*The problem*. Repeat exactly the lines from the start of the material below up to and including the "return meet(np.hypot(u, v)" line.

*Information shown*.
◆ ◆ ◆ ◆ ◆ ◆ ◆
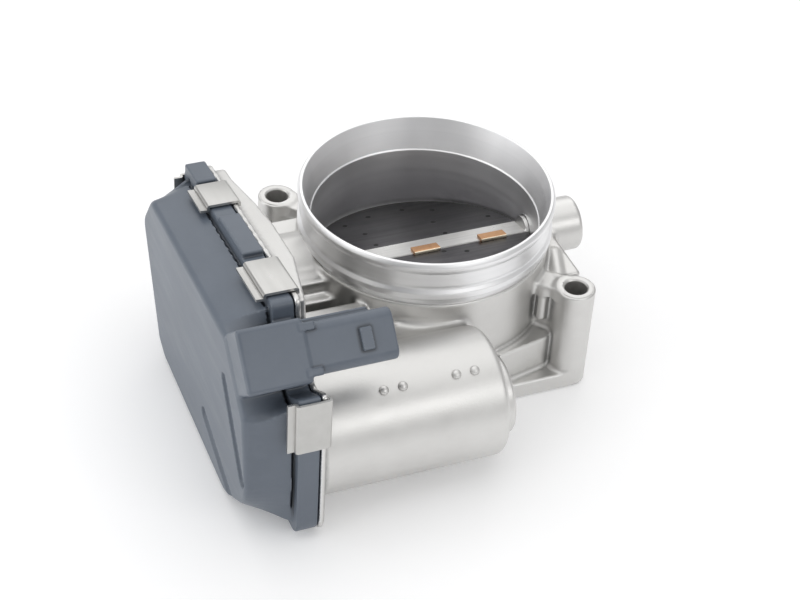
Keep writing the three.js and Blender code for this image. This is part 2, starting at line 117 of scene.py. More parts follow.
def slab(u, low, high):
    return np.maximum(low - u, u - high)


def rod(u, v, along, radius, low, high, edge=0.6):
    return meet(np.hypot(u, v) - radius, slab(along, low, high), edge)


def block(x, y, z, x_range, y_range, z_range, edge=0.8):
    """Box with all its edges rounded."""
    reach = []
    for u, (low, high) in zip((x, y, z), (x_range, y_range, z_range)):
        reach.append(np.abs(u - (low + high) / 2) - (high - low) / 2 + edge)
    outside = np.sqrt(sum(np.maximum(q, 0) ** 2 for q in reach))
    return outside + np.minimum(np.maximum.reduce(reach), 0) - edge


def capsule(points, start, end, radius):
    """Distance to a round-ended bar between two points."""
    start, end = np.array(start, float), np.array(end, float)
    along = end - start
    offset = [p - s for p, s in zip(points, start)]
    share = np.clip(sum(o * a for o, a in zip(offset, along)) / (along @ along), 0, 1)
    return np.sqrt(sum((o - share * a) ** 2 for o, a in zip(offset, along))) - radius


class Outline:
    """Distance to a closed outline with rounded corners in the yz plane, looked up in a fine table."""

    STEP = 0.5
    LOW = np.array([-104.0, -14.0])
    HIGH = np.array([52.0, 96.0])

    def __init__(self, corners):
        loop = np.array(self.rounded(corners))
        count = ((self.HIGH - self.LOW) / self.STEP).astype(int) + 1
        y, z = np.meshgrid(*[self.LOW[i] + self.STEP * np.arange(count[i]) for i in range(2)], indexing="ij")
        nearest = np.full(y.shape, 1e9)
        inside = np.zeros(y.shape, bool)
        for a, b in zip(loop, np.roll(loop, -1, axis=0)):
            d = b - a
            share = np.clip(((y - a[0]) * d[0] + (z - a[1]) * d[1]) / max(d @ d, 1e-12), 0, 1)
            nearest = np.minimum(nearest, np.hypot(y - a[0] - share * d[0], z - a[1] - share * d[1]))
            crosses = (a[1] > z) != (b[1] > z)
            with np.errstate(divide="ignore", invalid="ignore"):
                inside ^= crosses & (y < a[0] + (z - a[1]) * d[0] / d[1])
        self.table = np.where(inside, -nearest, nearest)

    @staticmethod
    def rounded(corners, steps=8):
        points = []
        for i, (y, z, radius) in enumerate(corners):
            here = np.array([y, z], float)
            arms = [np.array(corners[i - 1][:2]) - here, np.array(corners[(i + 1) % len(corners)][:2]) - here]
            lengths = [np.linalg.norm(a) for a in arms]
            units = [a / n for a, n in zip(arms, lengths)]
            half = math.acos(units[0] @ units[1]) / 2
            reach = min(radius / math.tan(half), 0.45 * lengths[0], 0.45 * lengths[1])
            start, end = here + units[0] * reach, here + units[1] * reach
            for t in np.linspace(0, 1, steps + 1):
                points.append((1 - t) ** 2 * start + 2 * t * (1 - t) * here + t * t * end)
        return points

    def __call__(self, y, z):
        top = np.array(self.table.shape) - 1.001
        u = np.clip((y - self.LOW[0]) / self.STEP, 0, top[0])
        v = np.clip((z - self.LOW[1]) / self.STEP, 0, top[1])
        i, j = u.astype(int), v.astype(int)
        u, v, t = u - i, v - j, self.table
        return ((t[i, j] * (1 - u) + t[i + 1, j] * u) * (1 - v)
                + (t[i, j + 1] * (1 - u) + t[i + 1, j + 1] * u) * v)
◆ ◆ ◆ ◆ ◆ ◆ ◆
*Task result*.
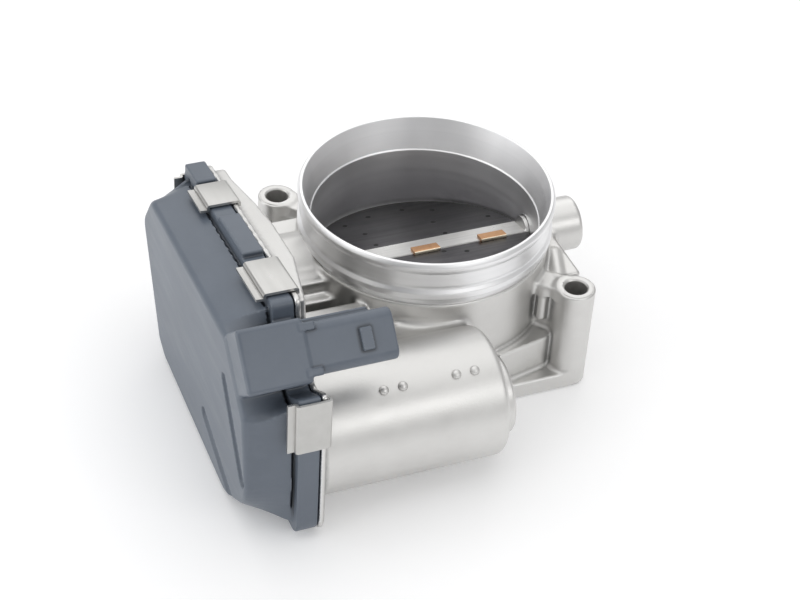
Keep writing the three.js and Blender code for this image. This is part 2, starting at line 117 of scene.py. More parts follow.
def slab(u, low, high):
    return np.maximum(low - u, u - high)


def rod(u, v, along, radius, low, high, edge=0.6):
    return meet(np.hypot(u, v) - radius, slab(along, low, high), edge)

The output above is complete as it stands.